The train was half full and it was easy to spot who else was lake bound, dressed for holidays, beer bottles clinked in bags and pink noses were evidence of the surprise sun. We tumbled out of the carriage a sticky mass but everyone except us headed for the first lake at Wandlitzsee, seen from the station as a hint of blue through trees. We walked on, scuffing feet on dusty pavements and swinging towel bags and shooting the breeze until we reached the woods, where we wove a path through tall trees to our lake. Despite the walk, we were far from the only people there – toddlers with straw hats and bare bottoms were dipping their feet at the shore and young sunbathers in print bikinis basked alongside others, older, who hadn’t bothered with swimsuits. We found a spot for our towels and stared out as the waters gently rippled. Occasionally a splash and a shriek reached us as the more adventurous plunged in and teenagers proved their masculinity with a few jerky strokes out. It did look cold, if water can do so, but I couldn’t wait any longer, and so fumbled unnecessarily to put my bikini on under clothes, and went beyond the sandy shore and into the lake. The water was so clear I was in to my thighs and could see reeds weave at my toes, and as I swam, my arms and legs working towards an island before me, the chill of the waters bore an echo of the glacier from which this lake came. I am eye level with the waterline and I am submerged in history. A mystery fish brushed my calf as I swam out beyond where anyone else had dared that day, and I felt the familiar rush of excitement and disgust as the unknown of the lake collided with me. I swam back towards the shore, I didn’t make it to the island that day but there will be other times.

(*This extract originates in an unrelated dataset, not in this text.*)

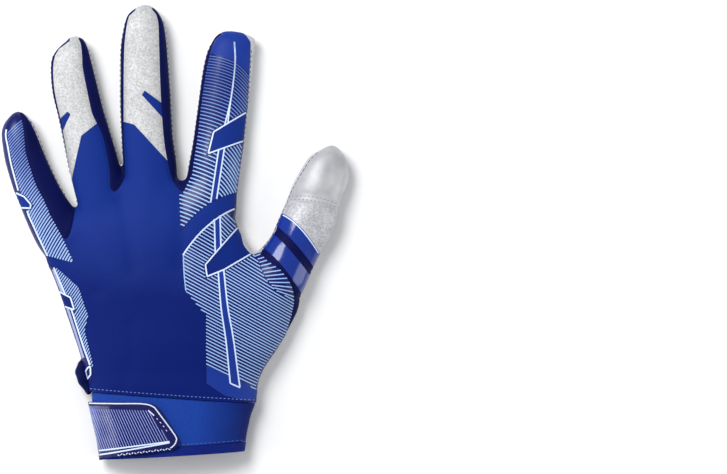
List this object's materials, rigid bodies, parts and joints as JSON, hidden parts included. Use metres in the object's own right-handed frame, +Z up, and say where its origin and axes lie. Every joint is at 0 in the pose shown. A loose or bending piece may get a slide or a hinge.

Lake swimming isn’t the same as sea swimming. Lake waters have a border that isn’t apparent at the ocean, and there isn’t that possibility of swimming out and never turning back. You don’t play chicken with waves at the edge of a lake, and you aren’t lifted on a temporary throne of swollen surf, but there are more corners to explore, to doggy paddle through reeds and see the roots of old trees dip into fresh water, and there are so many lakes to see and walk to and to swim. Sea swimming is my first love, reared as I was in the briny waters of Porthcawl rock pools, I was born clutching a seashell to my ear, but I am from the land of llyns and I have time to learn that this second love of lakes can be just as sweet.






Tuesday 17 April 2012

Falmouth

An eight hour bank holiday drive to the sea should be rewarded with a swim. We drove to Falmouth, traveling so slow as to be overtaken by bumblebees and arrived with our bodies cast as car seats, but we got to see our friend and we got to see the sea. We walked to the Harbour and gazed at waters that by rights were too cold to contemplate, and we contemplated. Stared at the waves and bit our lips and wondered if we dared. We didn’t dare that night. We were in Cornwall and so we drank Doombar, ate fried fish and gherkins wrapped in paper bags and walked home. Away from the sea’s inky whispers and up steep terraces, spooking cats by saying hello, to nightcap on homemade grappa and sleep to the pops of an open fire. Tomorrow was for swimming.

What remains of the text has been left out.